If the proposed method can be applied in unseen tasks without re-training and with the same configuration, I can say that the proposed method is not domain-specific.
[Q3] Clarification on the appropriateness of the term 'Inversion'
I don't think your answer resolves my concern. First off, "inversion" in GAN inversion is not matched to "inversion" in this work. While GAN models an implicit distribution, the proposed method is defined on an explicit representation. Moreover, Equation (4) does not align with Figure 2(b).
[Q4, Q7] Details of the dimensionality of latent space and the Variational Autoencoder (VAE) used in experiments
Did you try to adjust the dimensionality of latent space? How does it impact on performance?
Most of my concerns haven't been resolved. I believe that the current manuscript is not ready to be published in NeurIPS.
Thank you for the thorough review.
-
[Q1 in Comment] Clarification of zero dissimilarity in Figure 12 and test data leakage.
We do not rely on traditional train or test data splits during the inversion process. Inversion is fundamentally a search algorithm designed to find an “optimal” latent code that reconstructs the target data , rather than training the model and evaluating on test data. In Figure 12, we measure the dissimilarity between and , denoted as , with and without our inversion method for all observed data. Our Inversion method is designed to find a latent code that reconstructs the target data , by minimizing . The zero dissimilarity of blue line in Figure 12 demonstrates that the inversion method consistently finds an “optimal” latent code that satisfies .
-
[Q2 in Comment] Applicability of InvBO in unseen domains.
While a pre-trained VAE cannot be directly applied to an unseen domain, this limitation pertains to most LBOs rather than our proposed InvBO. InvBO, on the other hand, is designed as a plug-and-play module applicable to any VAE-based LBO. Notably, LBO methods employ a fully unsupervised approach for pre-training VAEs, wherein the objective function is not utilized during the pre-training process. In LBO, we assume the availability of sufficient unlabeled data to pre-train a VAE for any given domain.
-
[Q3 in Comment] Clarification on the appropriateness of the term 'Inversion'.

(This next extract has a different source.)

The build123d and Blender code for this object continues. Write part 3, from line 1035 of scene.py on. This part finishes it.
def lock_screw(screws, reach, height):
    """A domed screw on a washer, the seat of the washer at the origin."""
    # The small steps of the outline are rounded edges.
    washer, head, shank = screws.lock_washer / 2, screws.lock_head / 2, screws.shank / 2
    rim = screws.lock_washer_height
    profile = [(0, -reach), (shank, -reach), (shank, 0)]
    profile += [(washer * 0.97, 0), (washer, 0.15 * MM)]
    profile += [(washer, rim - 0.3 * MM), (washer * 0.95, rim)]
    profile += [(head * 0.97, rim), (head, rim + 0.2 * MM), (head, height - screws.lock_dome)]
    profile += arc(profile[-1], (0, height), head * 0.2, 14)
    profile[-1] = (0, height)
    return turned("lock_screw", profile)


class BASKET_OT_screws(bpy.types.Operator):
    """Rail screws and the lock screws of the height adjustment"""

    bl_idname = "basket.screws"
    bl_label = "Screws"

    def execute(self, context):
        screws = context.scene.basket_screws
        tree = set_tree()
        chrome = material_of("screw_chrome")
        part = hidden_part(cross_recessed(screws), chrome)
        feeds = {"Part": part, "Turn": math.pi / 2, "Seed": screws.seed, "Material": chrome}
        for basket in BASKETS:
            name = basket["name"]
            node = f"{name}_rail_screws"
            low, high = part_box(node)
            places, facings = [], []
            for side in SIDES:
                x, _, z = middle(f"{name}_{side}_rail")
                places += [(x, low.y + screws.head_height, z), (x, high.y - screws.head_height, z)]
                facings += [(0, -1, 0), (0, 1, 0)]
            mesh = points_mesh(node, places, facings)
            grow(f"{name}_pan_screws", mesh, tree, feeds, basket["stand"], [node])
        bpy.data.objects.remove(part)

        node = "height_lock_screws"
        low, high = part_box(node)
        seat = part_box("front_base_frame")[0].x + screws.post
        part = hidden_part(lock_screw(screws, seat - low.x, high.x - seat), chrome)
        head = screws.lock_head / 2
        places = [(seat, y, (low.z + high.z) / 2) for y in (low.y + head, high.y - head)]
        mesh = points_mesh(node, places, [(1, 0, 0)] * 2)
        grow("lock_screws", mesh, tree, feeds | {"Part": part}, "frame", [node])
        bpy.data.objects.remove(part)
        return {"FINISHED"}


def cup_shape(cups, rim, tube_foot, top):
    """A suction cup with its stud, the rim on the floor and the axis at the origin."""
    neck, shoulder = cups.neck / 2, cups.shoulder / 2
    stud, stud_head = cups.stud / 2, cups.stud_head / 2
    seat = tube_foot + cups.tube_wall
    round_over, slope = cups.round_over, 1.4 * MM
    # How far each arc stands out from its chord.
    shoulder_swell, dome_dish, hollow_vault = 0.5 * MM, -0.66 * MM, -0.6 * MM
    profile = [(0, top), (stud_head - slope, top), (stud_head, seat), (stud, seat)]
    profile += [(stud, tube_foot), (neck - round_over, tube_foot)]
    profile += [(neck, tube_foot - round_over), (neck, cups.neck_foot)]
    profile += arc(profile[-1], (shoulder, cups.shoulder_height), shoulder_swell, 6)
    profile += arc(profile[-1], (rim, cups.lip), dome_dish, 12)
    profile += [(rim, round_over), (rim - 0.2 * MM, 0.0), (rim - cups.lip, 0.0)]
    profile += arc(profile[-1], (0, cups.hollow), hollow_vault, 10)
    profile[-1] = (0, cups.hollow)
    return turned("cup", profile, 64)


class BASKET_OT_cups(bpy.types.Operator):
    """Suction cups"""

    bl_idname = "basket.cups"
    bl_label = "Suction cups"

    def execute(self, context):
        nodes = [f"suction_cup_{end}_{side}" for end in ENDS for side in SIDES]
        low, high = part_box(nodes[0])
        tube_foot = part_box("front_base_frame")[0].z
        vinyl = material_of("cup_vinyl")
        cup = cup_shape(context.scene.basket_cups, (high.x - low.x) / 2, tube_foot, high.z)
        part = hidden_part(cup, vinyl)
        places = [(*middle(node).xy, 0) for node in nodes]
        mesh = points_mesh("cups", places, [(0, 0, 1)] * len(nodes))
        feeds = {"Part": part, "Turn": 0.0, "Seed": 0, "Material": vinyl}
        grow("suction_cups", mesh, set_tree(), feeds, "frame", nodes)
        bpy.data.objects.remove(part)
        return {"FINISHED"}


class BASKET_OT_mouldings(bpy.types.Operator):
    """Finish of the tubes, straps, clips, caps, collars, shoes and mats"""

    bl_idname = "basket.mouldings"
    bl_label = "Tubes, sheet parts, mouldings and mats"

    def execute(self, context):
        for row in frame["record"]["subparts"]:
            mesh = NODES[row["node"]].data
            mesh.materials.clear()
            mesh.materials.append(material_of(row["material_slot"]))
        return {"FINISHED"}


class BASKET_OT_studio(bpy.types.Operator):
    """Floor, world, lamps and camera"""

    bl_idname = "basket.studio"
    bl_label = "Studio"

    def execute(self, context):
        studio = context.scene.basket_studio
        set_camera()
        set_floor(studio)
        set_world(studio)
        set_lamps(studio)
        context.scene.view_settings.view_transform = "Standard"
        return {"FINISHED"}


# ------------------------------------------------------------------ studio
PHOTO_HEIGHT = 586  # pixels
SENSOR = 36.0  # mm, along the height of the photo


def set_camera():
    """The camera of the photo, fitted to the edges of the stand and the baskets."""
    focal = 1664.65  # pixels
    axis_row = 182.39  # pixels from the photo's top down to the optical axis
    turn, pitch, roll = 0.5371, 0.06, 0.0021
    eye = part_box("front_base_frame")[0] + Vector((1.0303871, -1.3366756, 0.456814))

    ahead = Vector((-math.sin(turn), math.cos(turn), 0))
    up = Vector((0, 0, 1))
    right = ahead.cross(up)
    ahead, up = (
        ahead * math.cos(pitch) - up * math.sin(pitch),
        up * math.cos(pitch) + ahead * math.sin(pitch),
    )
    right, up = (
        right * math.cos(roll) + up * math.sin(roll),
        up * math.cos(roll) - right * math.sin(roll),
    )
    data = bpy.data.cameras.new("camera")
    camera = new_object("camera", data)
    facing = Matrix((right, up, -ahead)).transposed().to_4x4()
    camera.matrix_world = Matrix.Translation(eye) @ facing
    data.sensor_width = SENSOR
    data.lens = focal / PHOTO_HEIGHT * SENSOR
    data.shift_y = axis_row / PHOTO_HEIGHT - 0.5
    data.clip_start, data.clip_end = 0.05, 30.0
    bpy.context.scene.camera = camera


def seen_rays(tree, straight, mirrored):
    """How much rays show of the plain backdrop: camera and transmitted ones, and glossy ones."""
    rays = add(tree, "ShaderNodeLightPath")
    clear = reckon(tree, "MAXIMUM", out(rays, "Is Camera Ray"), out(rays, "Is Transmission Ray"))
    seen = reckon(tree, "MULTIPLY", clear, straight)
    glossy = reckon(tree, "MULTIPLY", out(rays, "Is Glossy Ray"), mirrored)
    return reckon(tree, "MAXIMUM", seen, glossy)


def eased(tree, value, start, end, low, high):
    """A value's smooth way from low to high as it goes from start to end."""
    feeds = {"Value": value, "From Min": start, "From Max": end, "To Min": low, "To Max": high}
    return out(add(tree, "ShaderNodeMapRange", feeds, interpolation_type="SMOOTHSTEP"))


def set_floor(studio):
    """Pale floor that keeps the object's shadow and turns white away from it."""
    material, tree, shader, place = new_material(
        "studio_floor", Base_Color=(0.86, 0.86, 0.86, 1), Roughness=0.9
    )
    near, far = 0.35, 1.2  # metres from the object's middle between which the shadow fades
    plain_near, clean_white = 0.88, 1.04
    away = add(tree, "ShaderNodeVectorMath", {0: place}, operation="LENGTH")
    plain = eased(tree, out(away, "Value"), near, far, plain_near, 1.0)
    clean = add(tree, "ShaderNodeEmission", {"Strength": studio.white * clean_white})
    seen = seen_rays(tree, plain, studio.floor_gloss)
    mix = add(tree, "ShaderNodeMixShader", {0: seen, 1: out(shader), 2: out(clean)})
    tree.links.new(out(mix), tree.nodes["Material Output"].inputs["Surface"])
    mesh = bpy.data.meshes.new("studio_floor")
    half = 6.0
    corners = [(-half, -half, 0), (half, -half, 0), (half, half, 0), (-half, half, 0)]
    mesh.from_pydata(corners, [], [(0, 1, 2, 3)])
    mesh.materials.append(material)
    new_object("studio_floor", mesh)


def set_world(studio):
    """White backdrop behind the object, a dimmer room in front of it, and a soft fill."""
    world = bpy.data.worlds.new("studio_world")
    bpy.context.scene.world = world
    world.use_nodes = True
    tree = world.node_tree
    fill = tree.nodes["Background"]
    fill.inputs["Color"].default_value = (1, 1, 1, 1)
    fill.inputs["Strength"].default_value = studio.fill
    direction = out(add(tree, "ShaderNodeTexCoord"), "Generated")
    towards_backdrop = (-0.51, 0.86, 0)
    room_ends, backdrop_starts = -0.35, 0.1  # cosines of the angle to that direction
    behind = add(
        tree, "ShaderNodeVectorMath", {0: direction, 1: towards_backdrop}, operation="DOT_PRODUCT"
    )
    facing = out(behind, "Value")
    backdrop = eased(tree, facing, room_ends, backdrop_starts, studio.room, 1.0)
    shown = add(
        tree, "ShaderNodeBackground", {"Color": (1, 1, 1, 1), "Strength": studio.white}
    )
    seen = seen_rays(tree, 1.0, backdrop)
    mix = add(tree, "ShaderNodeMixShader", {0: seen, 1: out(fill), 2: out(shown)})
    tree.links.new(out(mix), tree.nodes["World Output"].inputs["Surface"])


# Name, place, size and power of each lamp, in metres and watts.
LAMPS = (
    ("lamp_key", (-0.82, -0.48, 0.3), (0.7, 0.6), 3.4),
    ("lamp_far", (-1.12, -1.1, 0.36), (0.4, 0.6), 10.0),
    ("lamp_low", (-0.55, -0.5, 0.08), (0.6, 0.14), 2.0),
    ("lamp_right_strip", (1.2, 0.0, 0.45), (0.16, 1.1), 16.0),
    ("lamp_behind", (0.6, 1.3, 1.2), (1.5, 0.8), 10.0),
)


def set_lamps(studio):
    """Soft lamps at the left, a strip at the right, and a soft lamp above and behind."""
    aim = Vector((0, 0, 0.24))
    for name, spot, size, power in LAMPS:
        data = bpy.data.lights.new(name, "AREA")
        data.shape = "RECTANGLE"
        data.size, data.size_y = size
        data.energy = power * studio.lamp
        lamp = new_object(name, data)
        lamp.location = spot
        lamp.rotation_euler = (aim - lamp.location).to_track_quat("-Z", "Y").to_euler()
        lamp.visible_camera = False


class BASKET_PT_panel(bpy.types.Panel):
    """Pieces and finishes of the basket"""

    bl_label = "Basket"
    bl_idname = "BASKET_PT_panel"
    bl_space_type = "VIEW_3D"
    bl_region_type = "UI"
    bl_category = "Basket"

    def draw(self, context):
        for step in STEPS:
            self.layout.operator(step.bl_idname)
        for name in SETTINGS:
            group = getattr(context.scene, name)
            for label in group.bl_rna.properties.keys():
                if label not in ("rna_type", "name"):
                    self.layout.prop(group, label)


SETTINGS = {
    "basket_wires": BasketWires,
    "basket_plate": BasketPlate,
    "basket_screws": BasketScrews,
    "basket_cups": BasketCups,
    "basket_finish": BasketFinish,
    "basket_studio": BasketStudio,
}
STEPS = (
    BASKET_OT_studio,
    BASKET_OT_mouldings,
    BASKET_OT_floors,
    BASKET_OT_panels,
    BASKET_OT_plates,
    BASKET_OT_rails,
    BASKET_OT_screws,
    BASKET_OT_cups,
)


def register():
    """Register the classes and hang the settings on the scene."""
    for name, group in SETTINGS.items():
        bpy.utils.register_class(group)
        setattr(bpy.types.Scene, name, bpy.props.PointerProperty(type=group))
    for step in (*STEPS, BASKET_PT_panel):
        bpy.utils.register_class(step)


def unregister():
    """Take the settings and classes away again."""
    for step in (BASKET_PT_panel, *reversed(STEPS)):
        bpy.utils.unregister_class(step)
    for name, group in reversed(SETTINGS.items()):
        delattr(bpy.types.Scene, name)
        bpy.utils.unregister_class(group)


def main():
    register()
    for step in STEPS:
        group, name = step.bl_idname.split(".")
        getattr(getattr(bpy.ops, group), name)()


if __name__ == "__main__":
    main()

- Comparing with GAN inversion.
Both the inversion process in GANs and in our InvBO aim to find a latent code that reconstructs the target data . The distinction between whether a generative model defines the data distribution explicitly or implicitly is irrelevant to the appropriateness of the term `Inversion' in InvBO. In both cases, the fundamental goal remains the same: to find the latent code that generates the target data.
- Consistency between Equation (4) and Figure 2(b).

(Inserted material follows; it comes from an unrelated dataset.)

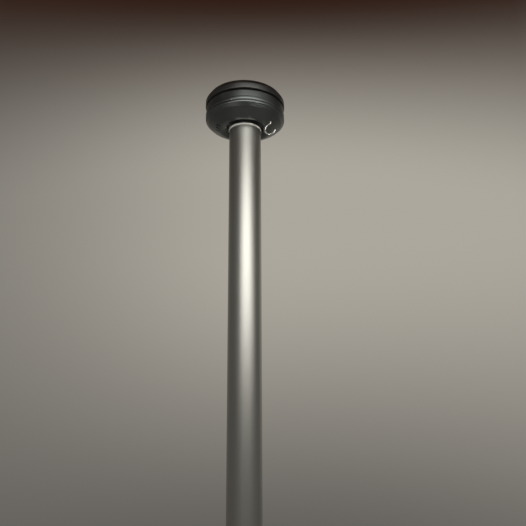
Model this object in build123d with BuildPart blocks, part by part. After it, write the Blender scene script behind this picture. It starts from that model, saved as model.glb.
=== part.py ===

Other reviewers provided positive responses regarding the Figure as follows:
Reviewer wVbQ: Figure 2 does a nice job of illustrating the author’s inversion method.
Reviewer tYNa: Figures, tables and algorithms complement the main text well.
Figure 2(b) shows we can find that generates the target evaluated data by inversion method , illustrating the Equation (4).
-
[Q4 in Comment] Dimensionality of latent space.
We did not adjust the dimensionality of latent space. We follow the dimensionality of latent space used in prior works [1].
-
Reference
[1] Lee, Seunghun, et al. "Advancing Bayesian optimization via learning correlated latent space." Advances in Neural Information Processing Systems 37 (2023).
-
Thank you to the reviewers for the thorough feedback on our paper. Based on the reviews, we have organized the key strengths of our paper that reviewers identified:
1. Convincing motivation.
Most of the reviewers (8vpX, wVbQ, nFyz, tYNa) provided positive feedback on our motivation. We address the misalignment problem that has been overlooked by prior LBO works, despite its presence in all VAE-based Bayesian optimization architectures.
2. Superior optimization performance.
To validate the effectiveness of InvBO, we measured the optimization performance on nine different tasks. Reviewers (8vpX, wVbQ) responded positively to the superior optimization performance of InvBO, especially in the low-budget setting.
3. Novelty.
Reviewers highlighted the novelty as a strength of InvBO. InvBO consists of two components: the inversion and the PAS method. (wVbQ, tYNa) The inversion method provides a novel and principled way to address the misalignment problem. (wVbQ) The PAS method improves the trust region anchor selection, which most previous works approached with ad-hoc strategies.
4. Generality.
Reviewers (8vpX, nFyz) appreciated the generality of InvBO. As mentioned in the paper, InvBO is a plug-and-play algorithm compatible with previous LBOs. Furthermore, we provided experimental results showing that PAS can be applied to TuRBO on standard BO tasks (e.g., non-LBO tasks) in Figure 2 of the provided PDF.
5. Thorough analysis.
Reviewers gave positive feedback on our thorough analysis of InvBO. Reviewers (8vpX, tYNa) noted that the ablation studies of InvBO demonstrated the effectiveness of each component. Additionally, the experiments on GP fitting provided strong evidence of the effectiveness of the inversion method (8vpX, nFyz).
We appreciate all the reviewers for their thoughtful feedback. We will address all issues raised by the reviewers below.
This paper overall is quite strong, and the reviewers are nearly unanimous about this. The authors have clearly identified a subtle but very important and, in hindsight obvious, problem with existing state of the art methods in latent space BO and their approach to solving it "feels" like the right one. This is clearly borne out in empirical evaluation, and the authors' method is clearly quite strong. It feels like essentially every software implementation of LOL-BO should probably adopt InvBO as an on-by-default feature. The fact that so many oracle calls can be saved by "in model" changes since they aren't being done directly in service of optimization is great.